- GIVEN EXERCISE -
Give back an exact copy of the lines from the start of the material through the line bearing "from FreeCAD import". Include both ends and nothing else.

- DATA LINES -
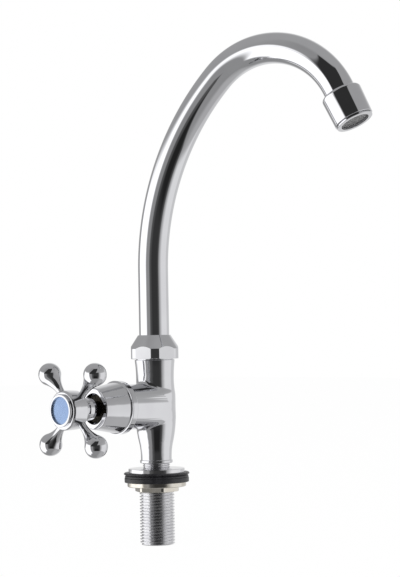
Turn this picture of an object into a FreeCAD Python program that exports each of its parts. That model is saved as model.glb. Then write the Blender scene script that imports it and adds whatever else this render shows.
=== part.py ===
import FreeCAD, Part
import math
import os
import Sketcher
from FreeCAD import Placement, Rotation, Vector

# Cold-water sink tap: a column on a threaded shank, a screw-down valve with a cross handle on its side,
# and a swan-neck spout that swivels on top.
# Millimetres. Z is the tap's axis, and z = 0 is the worktop's upper face, under the deck gasket.
# The handle points along -X. The spout rests turned a little from -Y towards +X, as it was photographed.
os.makedirs("parts", exist_ok=True)
doc = FreeCAD.newDocument("sink_tap")

SIZES = {
    # clearances between pieces that turn or slide in each other
    "running_fit": 0.07,
    "free_gap": 0.3,
    # hexagons: how far a chamfered corner stands out, and how far a cutter runs past its work
    "hex_corner_share": 1.12,
    "cutter_overrun": 1.0,
    # shank and foot
    "shank_thread_radius": 10.4775,
    "shank_thread_pitch": 1.814,
    "shank_thread_depth": 1.16,
    "shank_crest_width": 0.3,
    "shank_root_width": 0.15,
    "shank_below_deck": 40.3,
    "shank_chamfer": 0.9,
    "shank_bore_radius": 6.0,
    "foot_flange_radius": 17.0,
    "foot_flange_edge": 2.4,
    "foot_flange_rise": 0.5,
    "foot_flange_round": 0.5,
    "foot_cone_radius": 10.6,
    "neck_thread_radius": 8.33,
    "neck_showing": 2.7,
    "neck_engagement": 10.5,
    # gaskets and backnut
    "gasket_radius": 19.2,
    "gasket_thickness": 3.1,
    "gasket_lip": 0.6,
    "gasket_groove": 0.5,
    "under_gasket_overhang": 0.25,
    "under_gasket_thickness": 2.8,
    "backnut_flange_radius": 17.75,
    "backnut_flange_thickness": 2.7,
    "backnut_across_flats": 24.0,
    "backnut_hex_height": 2.9,
    "backnut_chamfer": 0.4,
    "backnut_turn": 32.6,
    # column
    "handle_height": 43.1,
    "column_above_handle": 27.9,
    "foot_ring_radius": 9.85,
    "foot_ring_height": 1.9,
    "foot_ring_round": 0.4,
    "column_waist_radius": 9.3,
    "waist_above_foot": 3.7,
    "column_belly_radius": 12.2,
    "belly_below_handle": 5.5,
    "belly_above_handle": 3.0,
    "belly_curve_share": 0.35,
    "column_neck_radius": 11.4,
    "neck_below_top": 11.5,
    "column_top_radius": 12.1,
    "column_edge_round": 0.5,
    "saddle_round": 1.6,
    # side port and seat
    "port_reach": 31.5,
    "port_radius": 13.3,
    "port_dome_at": 1.8,
    "port_collar_step": 2.6,
    "port_collar_length": 4.2,
    "port_collar_round": 0.9,
    "port_thread_radius": 10.45,
    "port_thread_length": 11.5,
    "valve_chamber_radius": 9.3,
    "valve_chamber_floor": 6.5,
    "seat_height": 2.5,
    "seat_radius": 4.9,
    "seat_hole_radius": 3.7,
    # spout socket and spout nut
    "top_thread_radius": 11.4,
    "top_thread_length": 6.0,
    "socket_radius": 9.1,
    "socket_depth": 20.0,
    "spout_waterway_radius": 7.4,
    "passage_radius": 3.5,
    "passage_offset": 6.5,
    "nut_gap": 0.5,
    "nut_height": 14.3,
    "nut_cone_height": 8.2,
    "nut_round_radius": 15.2,
    "nut_across_flats": 28.5,
    "nut_top_rim": 0.45,
    "nut_chamfer": 0.35,
    "nut_turn": 19.0,
    # spout
    "spout_turn": 15.0,
    "tube_radius": 9.1,
    "tube_wall": 1.0,
    "spout_rise": 38.8,
    "first_bend_radius": 157.0,
    "first_bend_angle": 46.1,
    "second_bend_radius": 50.65,
    "second_bend_angle": 106.8,
    "straight_end": 2.5,
    "tail_collar_radius": 10.7,
    "tail_collar_height": 2.0,
    "tail_wall": 2.7,
    "tail_spigot_length": 10.0,
    "tail_length": 19.0,
    "o_ring_thickness": 1.7,
    "o_ring_width": 2.2,
    "first_o_ring": 8.8,
    "o_ring_spacing": 6.0,
    "slip_ring_height": 1.5,
    "slip_ring_gap": 0.1,
    # outlet
    "nozzle_top_radius": 11.85,
    "nozzle_end_radius": 11.45,
    "nozzle_length": 18.4,
    "nozzle_shoulder_round": 1.9,
    "nozzle_chamfer": 0.25,
    "tube_in_nozzle": 4.0,
    "nozzle_ledge": 1.0,
    "nozzle_chamber": 2.0,
    "nozzle_waterway_radius": 7.2,
    "aerator_thread_radius": 10.1,
    "aerator_washer_thickness": 1.5,
    "aerator_rim_gap": 0.35,
    "aerator_rim_radius": 10.9,
    "aerator_rim_thickness": 0.95,
    "aerator_rim_round": 0.3,
    "aerator_neck_radius": 9.6,
    "aerator_bore_radius": 8.7,
    "aerator_lip": 0.3,
    "mesh_recess": 1.5,
    "mesh_thickness": 0.5,
    "mesh_hole_radius": 0.55,
    "mesh_hole_pitch": 1.7,
    "cartridge_bore_radius": 4.5,
    "cartridge_core_radius": 2.2,
    "cartridge_web": 1.6,
    "cartridge_wall": 1.0,
    # bonnet, packing and shroud
    "seal_thickness": 1.2,
    "headwork_hex_length": 5.5,
    "headwork_across_flats": 19.0,
    "headwork_barrel_radius": 7.4,
    "headwork_barrel_length": 6.0,
    "headwork_nose_round": 0.5,
    "packing_radius": 6.6,
    "packing_thickness": 2.4,
    "packing_depth": 4.0,
    "gland_across_flats": 16.0,
    "gland_height": 5.6,
    "gland_wall": 2.0,
    "shroud_web": 1.0,
    "shroud_radius": 12.25,
    "shroud_wall": 0.95,
    "shroud_length": 17.4,
    "shroud_cone_radius": 15.0,
    "shroud_foot_radius": 16.0,
    "shroud_foot_edge": 0.6,
    "shroud_flare": 1.2,
    "shroud_mouth_radius": 9.3,
    "shroud_mouth_lip": 1.0,
    "shroud_mouth_round": 0.6,
    "spanner_slot_width": 5.0,
    "spanner_slot_depth": 2.2,
    # valve
    "lift": 4.0,
    "washer_radius": 6.3,
    "washer_thickness": 3.0,
    "jumper_rim": 0.65,
    "jumper_rim_height": 1.2,
    "jumper_plate": 2.0,
    "jumper_stem_radius": 2.4,
    "jumper_stem_length": 10.0,
    "stud_radius": 1.95,
    "stud_past_nut": 0.3,
    "washer_nut_across_flats": 5.5,
    "washer_nut_height": 1.8,
    # spindle
    "spindle_end_gap": 0.3,
    "stop_collar_radius": 6.0,
    "stop_gap": 0.1,
    "spindle_thread_radius": 5.6,
    "spindle_thread_length": 12.9,
    "spindle_radius": 4.5,
    "spline_radius": 4.0,
    "spline_length": 9.3,
    "spline_tooth_depth": 0.5,
    "spline_teeth": 20,
    "screw_radius": 1.9,
    "screw_length": 10.0,
    "screw_head_radius": 3.8,
    "screw_head_height": 2.4,
    "screw_slot_width": 1.0,
    "screw_slot_depth": 1.1,
    # cross handle, measured from its bush end
    "bush_from_shroud": 2.8,
    "bush_radius": 6.7,
    "bush_length": 4.4,
    "bush_round": 0.3,
    "bush_groove_radius": 5.9,
    "hub_back": 10.3,
    "hub_back_radius": 11.3,
    "hub_back_round": 0.6,
    "hub_bulge_radius": 90.0,
    "hub_widest": 19.4,
    "hub_radius": 11.6,
    "hub_front": 20.9,
    "hub_front_radius": 10.3,
    "hub_counterbore_radius": 5.0,
    "hub_web": 4.3,
    "arm_plane": 12.9,
    "arm_waist_radius": 2.15,
    "arm_waist_at": 13.5,
    "arm_root_at": 8.0,
    "ball_centre_at": 29.2,
    "ball_radius": 6.75,
    "arm_count": 4,
    "arm_turn": 45.0,
    # index cap and disc
    "cap_radius": 9.6,
    "cap_thickness": 1.7,
    "cap_round": 0.6,
    "cap_plug_depth": 3.3,
    "disc_radius": 8.0,
    "disc_thickness": 0.4,
    "disc_recess": 1.4,
}
WHOLE_TURN = 360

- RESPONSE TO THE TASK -
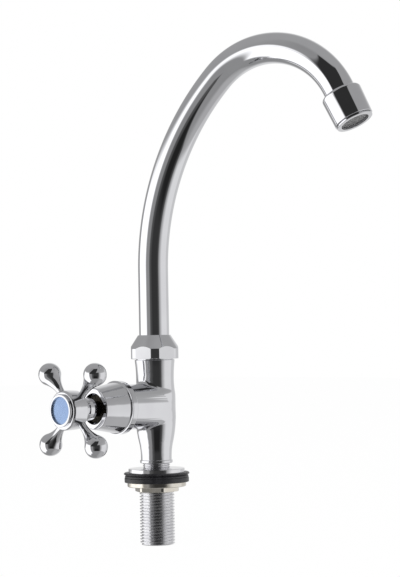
Turn this picture of an object into a FreeCAD Python program that exports each of its parts. That model is saved as model.glb. Then write the Blender scene script that imports it and adds whatever else this render shows.
=== part.py ===
import FreeCAD, Part
import math
import os
import Sketcher
from FreeCAD import Placement, Rotation, Vector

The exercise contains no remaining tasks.